Raw records:
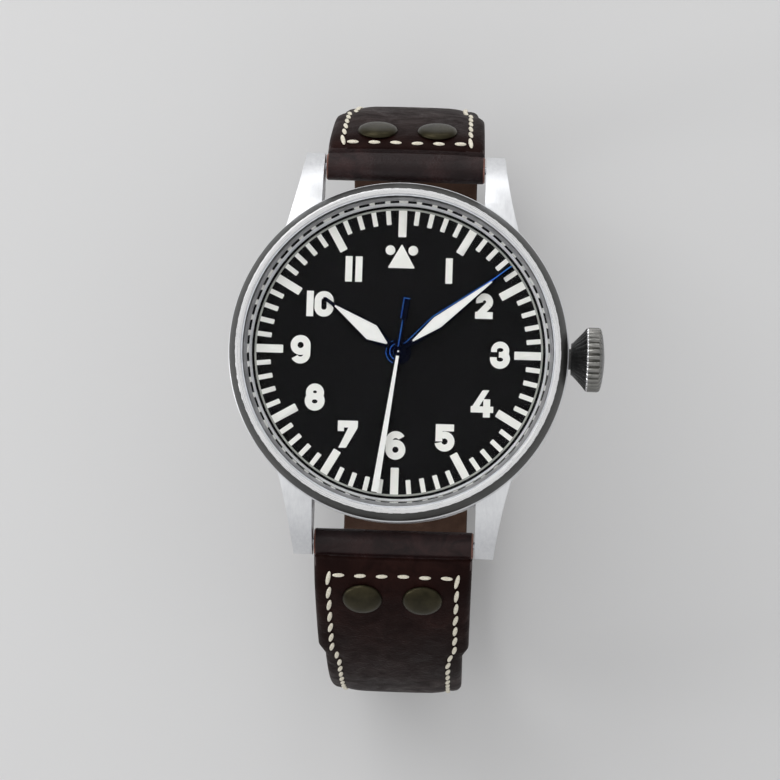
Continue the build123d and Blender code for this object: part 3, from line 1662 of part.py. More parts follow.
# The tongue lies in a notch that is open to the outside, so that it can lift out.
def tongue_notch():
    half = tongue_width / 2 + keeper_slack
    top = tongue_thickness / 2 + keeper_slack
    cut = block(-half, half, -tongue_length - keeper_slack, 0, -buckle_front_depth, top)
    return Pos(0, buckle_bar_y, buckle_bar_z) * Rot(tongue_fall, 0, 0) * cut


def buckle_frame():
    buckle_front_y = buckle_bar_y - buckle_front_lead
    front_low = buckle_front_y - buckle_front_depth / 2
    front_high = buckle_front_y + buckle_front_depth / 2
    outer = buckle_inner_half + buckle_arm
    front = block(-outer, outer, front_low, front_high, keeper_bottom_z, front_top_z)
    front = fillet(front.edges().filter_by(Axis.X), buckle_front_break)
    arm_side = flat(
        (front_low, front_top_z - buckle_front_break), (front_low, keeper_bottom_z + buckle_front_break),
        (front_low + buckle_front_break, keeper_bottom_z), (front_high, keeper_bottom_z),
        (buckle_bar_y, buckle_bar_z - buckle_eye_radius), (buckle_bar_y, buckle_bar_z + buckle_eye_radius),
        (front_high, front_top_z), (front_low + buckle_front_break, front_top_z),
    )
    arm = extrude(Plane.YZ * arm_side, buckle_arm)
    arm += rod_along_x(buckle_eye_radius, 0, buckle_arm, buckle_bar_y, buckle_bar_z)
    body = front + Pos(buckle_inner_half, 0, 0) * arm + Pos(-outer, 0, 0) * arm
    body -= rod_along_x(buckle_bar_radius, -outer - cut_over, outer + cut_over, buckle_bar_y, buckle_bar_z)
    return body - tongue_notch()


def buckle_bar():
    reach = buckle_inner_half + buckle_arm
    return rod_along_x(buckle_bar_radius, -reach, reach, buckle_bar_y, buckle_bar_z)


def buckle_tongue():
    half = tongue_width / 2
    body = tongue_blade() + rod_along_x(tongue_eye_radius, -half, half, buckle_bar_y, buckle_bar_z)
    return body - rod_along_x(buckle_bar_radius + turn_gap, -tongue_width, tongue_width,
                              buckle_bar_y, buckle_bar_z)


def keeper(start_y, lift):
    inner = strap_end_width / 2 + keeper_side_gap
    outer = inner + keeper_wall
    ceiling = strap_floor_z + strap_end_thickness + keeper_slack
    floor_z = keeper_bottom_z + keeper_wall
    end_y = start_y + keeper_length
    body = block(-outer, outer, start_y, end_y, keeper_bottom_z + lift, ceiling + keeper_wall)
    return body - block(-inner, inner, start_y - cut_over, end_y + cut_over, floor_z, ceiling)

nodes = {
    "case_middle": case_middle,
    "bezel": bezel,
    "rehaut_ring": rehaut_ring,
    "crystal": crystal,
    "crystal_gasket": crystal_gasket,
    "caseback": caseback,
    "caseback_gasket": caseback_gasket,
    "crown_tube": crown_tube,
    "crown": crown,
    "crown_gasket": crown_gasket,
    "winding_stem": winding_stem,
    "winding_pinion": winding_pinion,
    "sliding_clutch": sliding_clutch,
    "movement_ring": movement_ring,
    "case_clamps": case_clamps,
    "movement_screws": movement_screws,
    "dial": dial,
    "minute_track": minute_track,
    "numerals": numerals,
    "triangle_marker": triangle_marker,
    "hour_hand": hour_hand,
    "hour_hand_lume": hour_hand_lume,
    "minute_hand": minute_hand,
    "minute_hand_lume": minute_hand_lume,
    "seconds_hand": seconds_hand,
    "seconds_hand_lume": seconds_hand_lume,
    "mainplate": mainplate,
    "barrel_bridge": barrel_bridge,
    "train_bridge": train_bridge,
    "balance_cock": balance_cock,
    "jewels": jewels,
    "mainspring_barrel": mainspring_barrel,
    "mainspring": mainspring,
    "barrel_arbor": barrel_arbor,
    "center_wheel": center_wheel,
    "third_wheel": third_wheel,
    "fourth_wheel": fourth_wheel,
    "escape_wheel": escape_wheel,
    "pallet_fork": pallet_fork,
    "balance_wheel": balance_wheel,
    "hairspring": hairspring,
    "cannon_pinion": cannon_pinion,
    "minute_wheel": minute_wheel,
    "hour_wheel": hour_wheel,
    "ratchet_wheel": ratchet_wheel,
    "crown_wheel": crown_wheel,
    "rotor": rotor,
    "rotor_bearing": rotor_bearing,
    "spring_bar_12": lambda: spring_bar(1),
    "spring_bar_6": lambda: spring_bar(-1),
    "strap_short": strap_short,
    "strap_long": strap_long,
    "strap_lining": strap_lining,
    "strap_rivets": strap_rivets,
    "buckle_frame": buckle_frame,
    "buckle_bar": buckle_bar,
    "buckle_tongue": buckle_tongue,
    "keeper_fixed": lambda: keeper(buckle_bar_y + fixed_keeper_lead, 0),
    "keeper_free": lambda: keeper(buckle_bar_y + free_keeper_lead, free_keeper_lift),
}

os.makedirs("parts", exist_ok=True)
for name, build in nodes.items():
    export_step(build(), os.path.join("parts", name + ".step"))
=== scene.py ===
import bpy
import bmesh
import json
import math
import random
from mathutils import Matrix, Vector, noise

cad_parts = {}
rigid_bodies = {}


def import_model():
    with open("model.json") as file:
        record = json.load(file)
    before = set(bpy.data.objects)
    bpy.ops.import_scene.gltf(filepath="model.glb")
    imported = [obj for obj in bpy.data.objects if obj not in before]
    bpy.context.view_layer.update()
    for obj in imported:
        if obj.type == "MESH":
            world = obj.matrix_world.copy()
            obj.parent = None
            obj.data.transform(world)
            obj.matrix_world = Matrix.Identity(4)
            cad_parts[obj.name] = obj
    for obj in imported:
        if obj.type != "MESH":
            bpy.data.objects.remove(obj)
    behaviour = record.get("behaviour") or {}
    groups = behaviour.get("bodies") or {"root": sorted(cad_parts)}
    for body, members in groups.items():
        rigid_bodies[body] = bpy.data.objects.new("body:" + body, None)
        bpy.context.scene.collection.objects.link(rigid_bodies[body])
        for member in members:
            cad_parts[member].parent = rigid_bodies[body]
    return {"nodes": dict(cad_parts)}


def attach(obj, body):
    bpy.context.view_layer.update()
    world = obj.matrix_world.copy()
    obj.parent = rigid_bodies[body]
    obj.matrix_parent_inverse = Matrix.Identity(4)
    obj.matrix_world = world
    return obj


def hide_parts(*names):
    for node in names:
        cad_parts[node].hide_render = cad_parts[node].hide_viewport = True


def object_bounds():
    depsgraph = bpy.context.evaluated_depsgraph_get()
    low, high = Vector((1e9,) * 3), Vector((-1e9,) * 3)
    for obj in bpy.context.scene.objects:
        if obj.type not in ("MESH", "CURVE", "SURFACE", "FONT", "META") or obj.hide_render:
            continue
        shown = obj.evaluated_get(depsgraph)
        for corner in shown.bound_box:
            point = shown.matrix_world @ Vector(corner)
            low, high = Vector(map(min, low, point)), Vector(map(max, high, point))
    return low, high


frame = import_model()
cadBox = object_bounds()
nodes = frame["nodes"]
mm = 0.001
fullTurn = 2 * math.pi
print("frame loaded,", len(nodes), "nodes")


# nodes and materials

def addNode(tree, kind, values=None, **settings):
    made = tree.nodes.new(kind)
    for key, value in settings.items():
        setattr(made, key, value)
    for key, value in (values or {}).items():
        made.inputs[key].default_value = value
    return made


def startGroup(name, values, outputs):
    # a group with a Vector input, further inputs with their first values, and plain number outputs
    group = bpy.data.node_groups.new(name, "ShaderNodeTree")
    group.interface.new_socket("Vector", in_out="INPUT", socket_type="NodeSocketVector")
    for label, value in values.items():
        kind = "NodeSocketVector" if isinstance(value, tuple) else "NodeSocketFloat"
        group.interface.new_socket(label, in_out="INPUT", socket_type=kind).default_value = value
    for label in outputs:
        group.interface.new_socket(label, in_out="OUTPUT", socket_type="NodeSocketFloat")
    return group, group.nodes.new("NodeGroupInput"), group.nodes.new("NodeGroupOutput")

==

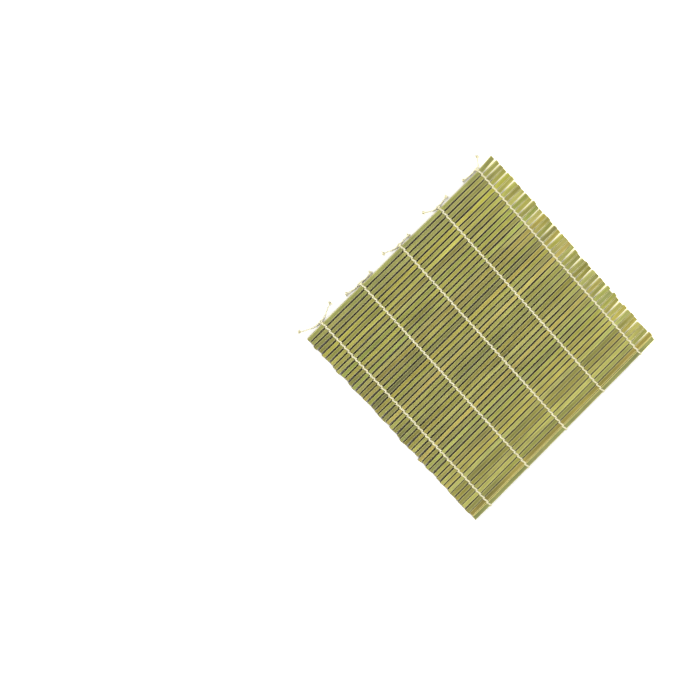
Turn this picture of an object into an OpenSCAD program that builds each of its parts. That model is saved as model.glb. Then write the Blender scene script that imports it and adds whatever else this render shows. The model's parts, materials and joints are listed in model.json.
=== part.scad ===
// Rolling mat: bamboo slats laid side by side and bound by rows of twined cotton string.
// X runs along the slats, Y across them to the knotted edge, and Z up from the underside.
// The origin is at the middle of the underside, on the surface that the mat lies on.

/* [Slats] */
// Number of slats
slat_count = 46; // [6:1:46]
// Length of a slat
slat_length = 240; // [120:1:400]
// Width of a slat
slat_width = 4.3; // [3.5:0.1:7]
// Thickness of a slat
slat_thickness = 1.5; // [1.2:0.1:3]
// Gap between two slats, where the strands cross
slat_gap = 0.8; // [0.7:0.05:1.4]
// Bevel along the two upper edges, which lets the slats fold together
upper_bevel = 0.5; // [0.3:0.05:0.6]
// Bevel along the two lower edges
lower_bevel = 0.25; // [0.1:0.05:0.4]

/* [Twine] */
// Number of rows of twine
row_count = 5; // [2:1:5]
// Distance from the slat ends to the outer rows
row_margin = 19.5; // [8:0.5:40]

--

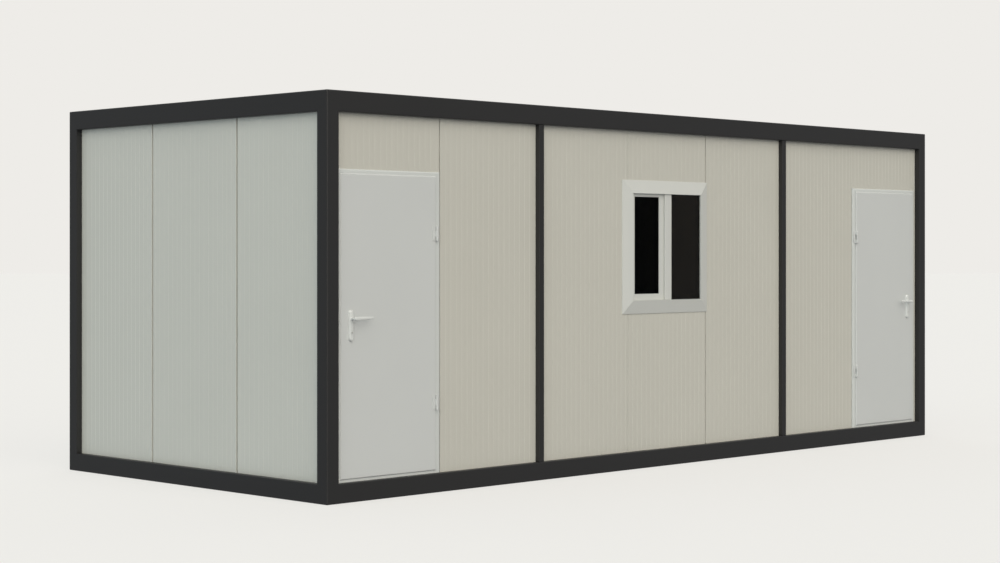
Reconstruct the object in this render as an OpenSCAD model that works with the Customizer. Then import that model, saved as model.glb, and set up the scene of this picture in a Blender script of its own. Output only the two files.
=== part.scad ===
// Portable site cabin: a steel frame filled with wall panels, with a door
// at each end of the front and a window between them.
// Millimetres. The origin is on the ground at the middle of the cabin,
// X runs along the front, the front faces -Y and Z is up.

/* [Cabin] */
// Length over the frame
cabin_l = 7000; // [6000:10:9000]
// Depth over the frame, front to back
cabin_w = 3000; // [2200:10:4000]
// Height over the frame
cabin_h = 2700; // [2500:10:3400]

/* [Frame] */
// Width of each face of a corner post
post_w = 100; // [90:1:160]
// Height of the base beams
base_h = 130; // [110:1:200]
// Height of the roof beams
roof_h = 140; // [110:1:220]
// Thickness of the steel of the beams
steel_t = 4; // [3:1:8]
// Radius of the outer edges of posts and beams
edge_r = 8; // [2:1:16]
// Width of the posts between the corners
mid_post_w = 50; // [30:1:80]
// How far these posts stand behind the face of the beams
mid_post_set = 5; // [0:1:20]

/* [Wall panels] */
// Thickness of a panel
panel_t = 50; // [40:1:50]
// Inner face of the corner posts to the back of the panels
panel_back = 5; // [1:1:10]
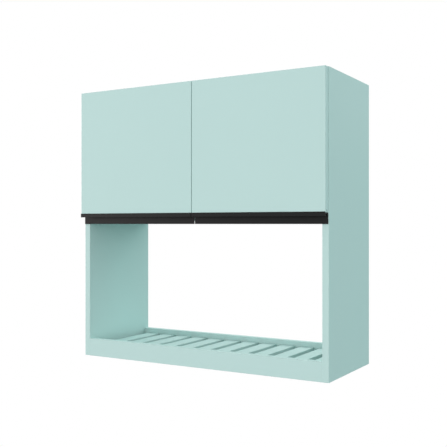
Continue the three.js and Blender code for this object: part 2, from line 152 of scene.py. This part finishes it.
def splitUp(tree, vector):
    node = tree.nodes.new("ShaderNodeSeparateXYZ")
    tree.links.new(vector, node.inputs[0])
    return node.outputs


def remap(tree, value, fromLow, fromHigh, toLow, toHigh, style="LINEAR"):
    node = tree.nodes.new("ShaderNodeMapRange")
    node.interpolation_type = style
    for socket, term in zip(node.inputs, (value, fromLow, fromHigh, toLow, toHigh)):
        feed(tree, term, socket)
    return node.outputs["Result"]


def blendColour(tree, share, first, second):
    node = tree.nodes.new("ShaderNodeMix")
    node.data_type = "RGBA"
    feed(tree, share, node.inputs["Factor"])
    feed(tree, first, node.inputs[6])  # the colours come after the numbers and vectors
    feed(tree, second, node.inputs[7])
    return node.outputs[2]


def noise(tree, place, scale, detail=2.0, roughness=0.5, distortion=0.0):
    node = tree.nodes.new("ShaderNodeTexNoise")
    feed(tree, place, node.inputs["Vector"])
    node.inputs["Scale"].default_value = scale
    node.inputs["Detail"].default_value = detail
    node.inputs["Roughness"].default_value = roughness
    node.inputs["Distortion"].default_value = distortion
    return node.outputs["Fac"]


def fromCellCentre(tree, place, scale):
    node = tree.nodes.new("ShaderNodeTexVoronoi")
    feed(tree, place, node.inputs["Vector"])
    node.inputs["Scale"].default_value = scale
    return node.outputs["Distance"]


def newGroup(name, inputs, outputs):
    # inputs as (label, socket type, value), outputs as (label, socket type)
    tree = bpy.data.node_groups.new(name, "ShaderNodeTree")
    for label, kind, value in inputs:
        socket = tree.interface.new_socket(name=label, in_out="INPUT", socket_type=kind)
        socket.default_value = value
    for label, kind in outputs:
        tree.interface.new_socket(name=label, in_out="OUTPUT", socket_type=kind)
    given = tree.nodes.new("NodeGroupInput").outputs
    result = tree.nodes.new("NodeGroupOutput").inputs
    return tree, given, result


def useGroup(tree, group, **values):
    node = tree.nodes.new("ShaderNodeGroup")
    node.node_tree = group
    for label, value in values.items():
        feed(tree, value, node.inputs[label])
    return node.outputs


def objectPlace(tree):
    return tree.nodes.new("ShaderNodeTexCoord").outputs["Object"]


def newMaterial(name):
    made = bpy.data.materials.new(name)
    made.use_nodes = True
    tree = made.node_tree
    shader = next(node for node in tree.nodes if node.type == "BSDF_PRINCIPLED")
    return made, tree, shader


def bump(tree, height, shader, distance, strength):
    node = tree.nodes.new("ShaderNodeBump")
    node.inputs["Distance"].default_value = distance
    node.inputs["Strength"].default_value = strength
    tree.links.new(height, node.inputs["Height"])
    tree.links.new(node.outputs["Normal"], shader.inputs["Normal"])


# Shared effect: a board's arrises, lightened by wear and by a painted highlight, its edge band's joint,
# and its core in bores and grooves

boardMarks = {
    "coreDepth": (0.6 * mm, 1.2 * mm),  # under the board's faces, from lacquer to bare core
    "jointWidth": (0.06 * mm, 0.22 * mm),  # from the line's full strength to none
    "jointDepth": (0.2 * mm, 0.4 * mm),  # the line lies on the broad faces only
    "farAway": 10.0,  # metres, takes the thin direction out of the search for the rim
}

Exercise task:
Filter the records for lines holding the string "that". Copy each one.

Answer in full:
# The tongue lies in a notch that is open to the outside, so that it can lift out.
Turn this picture of an object into an OpenSCAD program that builds each of its parts. That model is saved as model.glb. Then write the Blender scene script that imports it and adds whatever else this render shows. The model's parts, materials and joints are listed in model.json.
// The origin is at the middle of the underside, on the surface that the mat lies on.
Reconstruct the object in this render as an OpenSCAD model that works with the Customizer. Then import that model, saved as model.glb, and set up the scene of this picture in a Blender script of its own. Output only the two files.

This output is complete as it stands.